(A block of data)

-- begin --

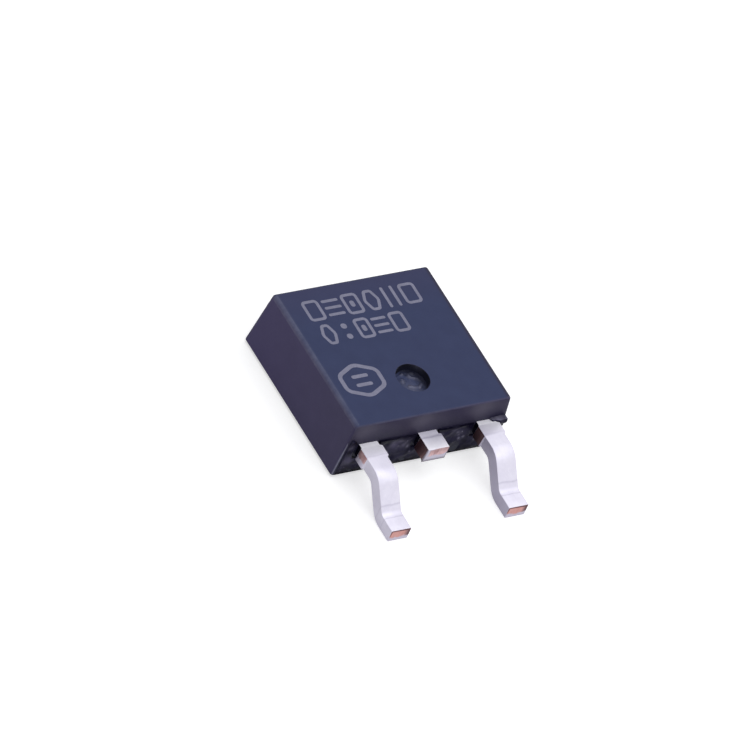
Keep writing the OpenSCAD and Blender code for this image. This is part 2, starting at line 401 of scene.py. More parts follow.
compound = {
    # the top, sides and lead face have their own colours: painted light and shade by which way
    # each faces
    "topDark": (0.024, 0.033, 0.092),
    "topLight": (0.030, 0.041, 0.108),
    "sideDark": (0.030, 0.024, 0.070),
    "sideLight": (0.040, 0.033, 0.088),
    "frontDark": (0.016, 0.011, 0.043),
    "frontLight": (0.115, 0.105, 0.150),
    "topRear": (0.046, 0.036, 0.088),
    "sideRear": (0.058, 0.041, 0.150),
    "wallShade": (0.008, 0.009, 0.024),
    "recessWall": (0.001, 0.001, 0.004),
    "toolMark": (0.135, 0.140, 0.215),
    "recessShade": (0.008, 0.009, 0.024),
    # pale edges and corners: wear and painted highlight
    "edgeWear": (0.150, 0.155, 0.235),
    "cornerRub": (0.27, 0.26, 0.36),
    "chipSize": {"edgeWear": 0.35, "cornerRub": 0.12},
    "grainShare": 0.45,  # the rest of the tone is patches
    "frontTone": 0.12,  # how much of it shows on the lead face
    "grainSize": 0.035,
    "patchSize": 0.55,
    "grainDepth": 0.003,
    "roughness": (0.50, 0.60),
    "specular": 0.22,
}


def makeCompound():
    c = compound
    material, tree, vector, grain = newMaterial("mouldCompound", c["grainSize"], c["patchSize"])
    tone = mixMasks(tree, grain["Grain"], c["grainShare"], grain["Patches"], 1 - c["grainShare"])
    atRear = painted(tree, "rearTint")
    side = blend(tree, atRear, blend(tree, tone, c["sideDark"], c["sideLight"]), c["sideRear"])
    top = blend(tree, atRear, blend(tree, tone, c["topDark"], c["topLight"]), c["topRear"])
    # tone of the lead face, with its painted light
    glow = plus(tree, times(tree, tone, c["frontTone"]), painted(tree, "frontGlow"), True)
    # painted light and shade: the top, sides and lead face each take their own colour
    body = blend(tree, painted(tree, "facesUp"), side, top)
    body = blend(tree, painted(tree, "facesLeads"), body,
                 blend(tree, glow, c["frontDark"], c["frontLight"]))
    body = coat(tree, body, c, "wallShade", "recessWall", "toolMark", "recessShade")
    for layer, size in c["chipSize"].items():
        worn = placeGroup(tree, rubbedEdge, vector, Edge=painted(tree, layer), Chip_Size=size)
        body = blend(tree, worn["Mask"], body, c[layer])
    return finishMaterial(material, grain["Height"], c["grainDepth"], Base_Color=body,
                          Roughness=between(tree, grain["Grain"], *c["roughness"]),
                          Specular_IOR_Level=c["specular"])


brokenEdge = {
    "dark": (0.007, 0.006, 0.022),
    "light": (0.030, 0.027, 0.058),
    "blotch": (0.110, 0.100, 0.165),
    "scuff": (0.20, 0.19, 0.27),
    "crevice": (0.001, 0.0005, 0.0025),
    "lumpSize": 0.28,
    "lumpDepth": 0.002,
    "roughness": (0.35, 0.55),
    "specular": 0.05,
}


def makeBrokenCompound():  # where the flash was snapped off, glassy and dark, its darkness partly painted shade
    c = brokenEdge
    material, tree, vector, grain = newMaterial("brokenCompound", c["lumpSize"] * 0.6,
                                                c["lumpSize"] * 1.3)
    body = coat(tree, blend(tree, grain["Patches"], c["dark"], c["light"]), c, "blotch")
    chips = addRamp(tree, addNoise(tree, vector, 2.2 / c["lumpSize"], 2, 0.5), 0.68, 0.78)
    body = blend(tree, plus(tree, chips, painted(tree, "scuffed"), True), body, c["scuff"])
    return finishMaterial(material, grain["Height"], c["lumpDepth"],
                          Base_Color=coat(tree, body, c, "crevice"),
                          Roughness=between(tree, grain["Patches"], *c["roughness"]),
                          Specular_IOR_Level=c["specular"])


markInk = {
    "dull": (0.19, 0.19, 0.27),
    "bright": (0.28, 0.28, 0.39),
    "dotSize": 0.035,
    "patchSize": 0.3,
    "dotDepth": 0.004,
    "roughness": 0.75,
    "specular": 0.3,
}


def makeMarkMaterial():  # compound burnt pale by a marking laser
    c = markInk
    material, tree, _, grain = newMaterial("burntMark", c["dotSize"], c["patchSize"])
    tone = times(tree, grain["Grain"], between(tree, grain["Patches"], 0.4, 1.0))
    return finishMaterial(material, grain["Height"], c["dotDepth"],
                          Base_Color=blend(tree, tone, c["dull"], c["bright"]),
                          Roughness=c["roughness"], Specular_IOR_Level=c["specular"])


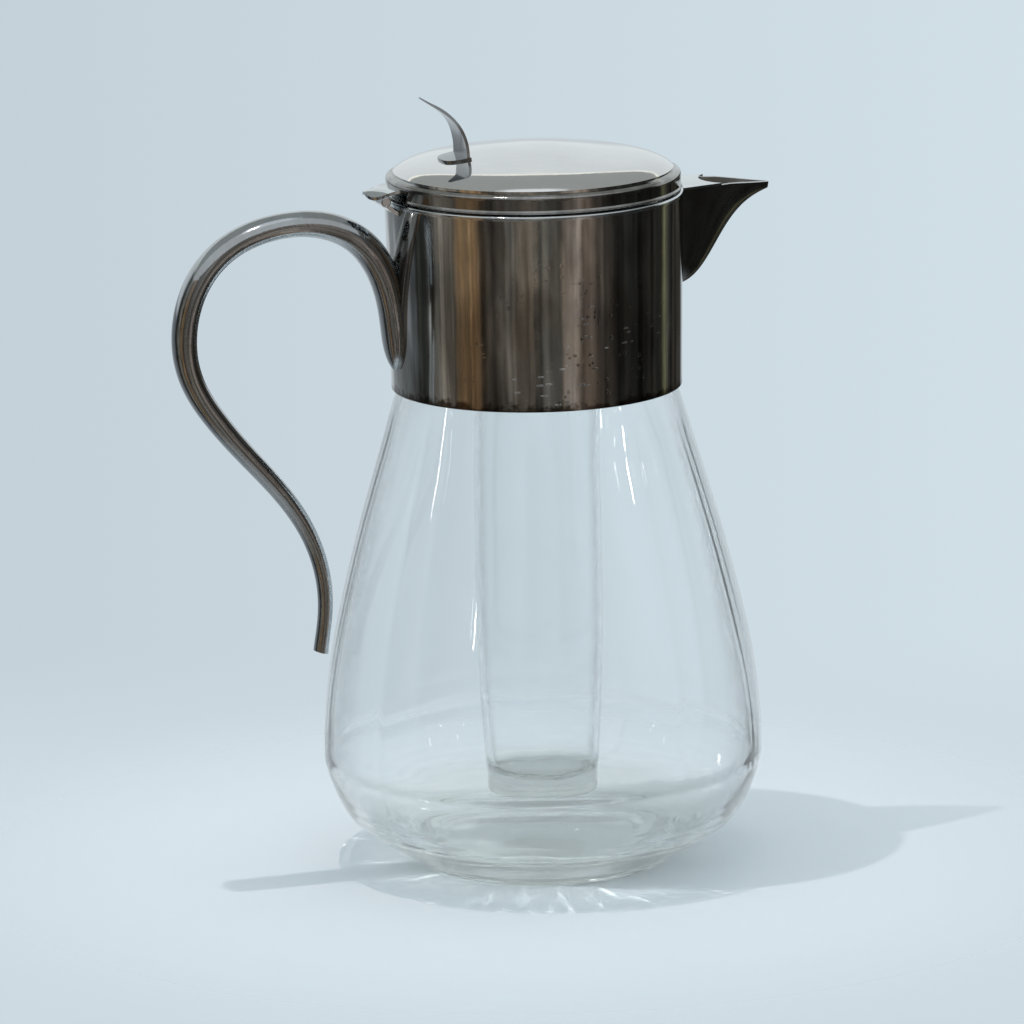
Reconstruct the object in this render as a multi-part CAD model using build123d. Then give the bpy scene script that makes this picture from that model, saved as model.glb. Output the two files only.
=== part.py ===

-- end --

* [WHAT THIS TASK INVOLVES] Reproduce every entry shown above, precisely as it stands.

* [EXERCISE OUTPUT]
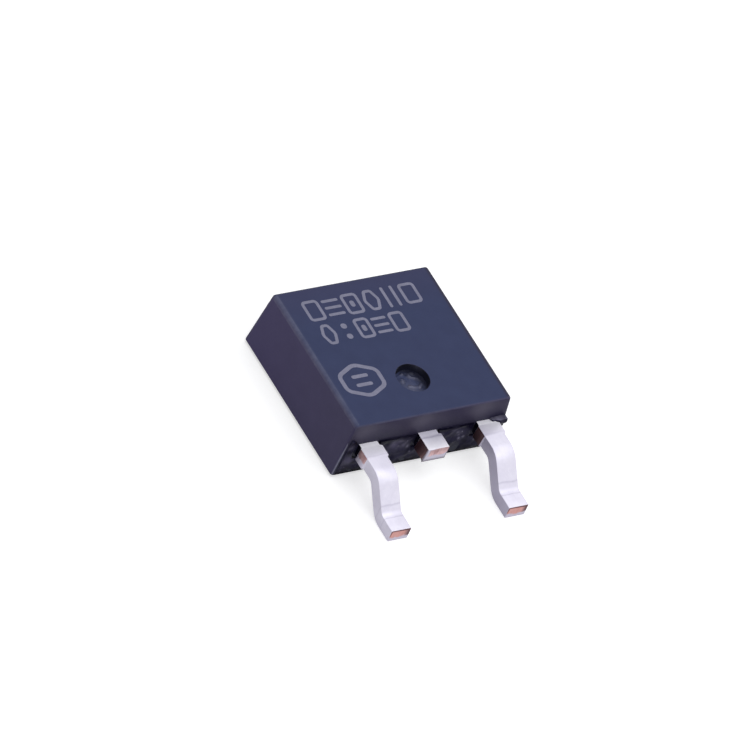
Keep writing the OpenSCAD and Blender code for this image. This is part 2, starting at line 401 of scene.py. More parts follow.
compound = {
    # the top, sides and lead face have their own colours: painted light and shade by which way
    # each faces
    "topDark": (0.024, 0.033, 0.092),
    "topLight": (0.030, 0.041, 0.108),
    "sideDark": (0.030, 0.024, 0.070),
    "sideLight": (0.040, 0.033, 0.088),
    "frontDark": (0.016, 0.011, 0.043),
    "frontLight": (0.115, 0.105, 0.150),
    "topRear": (0.046, 0.036, 0.088),
    "sideRear": (0.058, 0.041, 0.150),
    "wallShade": (0.008, 0.009, 0.024),
    "recessWall": (0.001, 0.001, 0.004),
    "toolMark": (0.135, 0.140, 0.215),
    "recessShade": (0.008, 0.009, 0.024),
    # pale edges and corners: wear and painted highlight
    "edgeWear": (0.150, 0.155, 0.235),
    "cornerRub": (0.27, 0.26, 0.36),
    "chipSize": {"edgeWear": 0.35, "cornerRub": 0.12},
    "grainShare": 0.45,  # the rest of the tone is patches
    "frontTone": 0.12,  # how much of it shows on the lead face
    "grainSize": 0.035,
    "patchSize": 0.55,
    "grainDepth": 0.003,
    "roughness": (0.50, 0.60),
    "specular": 0.22,
}


def makeCompound():
    c = compound
    material, tree, vector, grain = newMaterial("mouldCompound", c["grainSize"], c["patchSize"])
    tone = mixMasks(tree, grain["Grain"], c["grainShare"], grain["Patches"], 1 - c["grainShare"])
    atRear = painted(tree, "rearTint")
    side = blend(tree, atRear, blend(tree, tone, c["sideDark"], c["sideLight"]), c["sideRear"])
    top = blend(tree, atRear, blend(tree, tone, c["topDark"], c["topLight"]), c["topRear"])
    # tone of the lead face, with its painted light
    glow = plus(tree, times(tree, tone, c["frontTone"]), painted(tree, "frontGlow"), True)
    # painted light and shade: the top, sides and lead face each take their own colour
    body = blend(tree, painted(tree, "facesUp"), side, top)
    body = blend(tree, painted(tree, "facesLeads"), body,
                 blend(tree, glow, c["frontDark"], c["frontLight"]))
    body = coat(tree, body, c, "wallShade", "recessWall", "toolMark", "recessShade")
    for layer, size in c["chipSize"].items():
        worn = placeGroup(tree, rubbedEdge, vector, Edge=painted(tree, layer), Chip_Size=size)
        body = blend(tree, worn["Mask"], body, c[layer])
    return finishMaterial(material, grain["Height"], c["grainDepth"], Base_Color=body,
                          Roughness=between(tree, grain["Grain"], *c["roughness"]),
                          Specular_IOR_Level=c["specular"])


brokenEdge = {
    "dark": (0.007, 0.006, 0.022),
    "light": (0.030, 0.027, 0.058),
    "blotch": (0.110, 0.100, 0.165),
    "scuff": (0.20, 0.19, 0.27),
    "crevice": (0.001, 0.0005, 0.0025),
    "lumpSize": 0.28,
    "lumpDepth": 0.002,
    "roughness": (0.35, 0.55),
    "specular": 0.05,
}


def makeBrokenCompound():  # where the flash was snapped off, glassy and dark, its darkness partly painted shade
    c = brokenEdge
    material, tree, vector, grain = newMaterial("brokenCompound", c["lumpSize"] * 0.6,
                                                c["lumpSize"] * 1.3)
    body = coat(tree, blend(tree, grain["Patches"], c["dark"], c["light"]), c, "blotch")
    chips = addRamp(tree, addNoise(tree, vector, 2.2 / c["lumpSize"], 2, 0.5), 0.68, 0.78)
    body = blend(tree, plus(tree, chips, painted(tree, "scuffed"), True), body, c["scuff"])
    return finishMaterial(material, grain["Height"], c["lumpDepth"],
                          Base_Color=coat(tree, body, c, "crevice"),
                          Roughness=between(tree, grain["Patches"], *c["roughness"]),
                          Specular_IOR_Level=c["specular"])


markInk = {
    "dull": (0.19, 0.19, 0.27),
    "bright": (0.28, 0.28, 0.39),
    "dotSize": 0.035,
    "patchSize": 0.3,
    "dotDepth": 0.004,
    "roughness": 0.75,
    "specular": 0.3,
}


def makeMarkMaterial():  # compound burnt pale by a marking laser
    c = markInk
    material, tree, _, grain = newMaterial("burntMark", c["dotSize"], c["patchSize"])
    tone = times(tree, grain["Grain"], between(tree, grain["Patches"], 0.4, 1.0))
    return finishMaterial(material, grain["Height"], c["dotDepth"],
                          Base_Color=blend(tree, tone, c["dull"], c["bright"]),
                          Roughness=c["roughness"], Specular_IOR_Level=c["specular"])


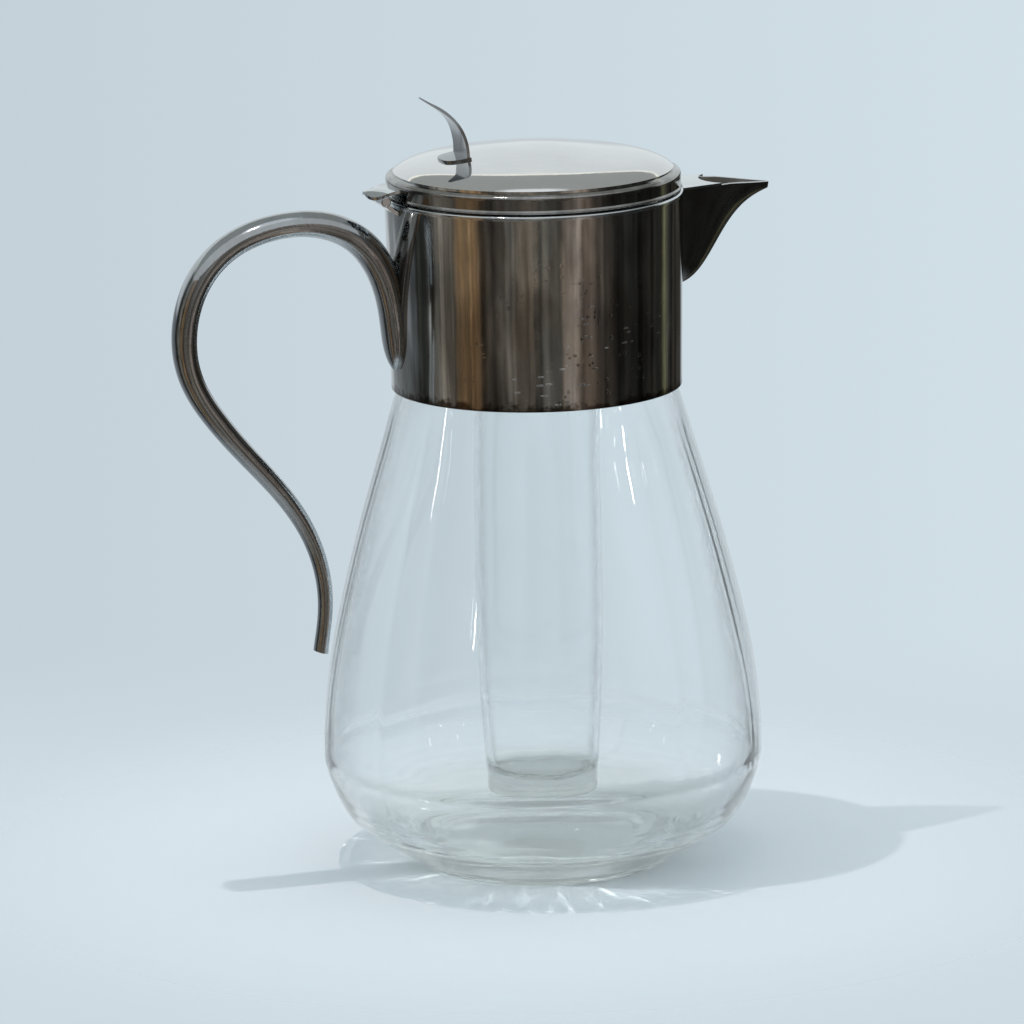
Reconstruct the object in this render as a multi-part CAD model using build123d. Then give the bpy scene script that makes this picture from that model, saved as model.glb. Output the two files only.
=== part.py ===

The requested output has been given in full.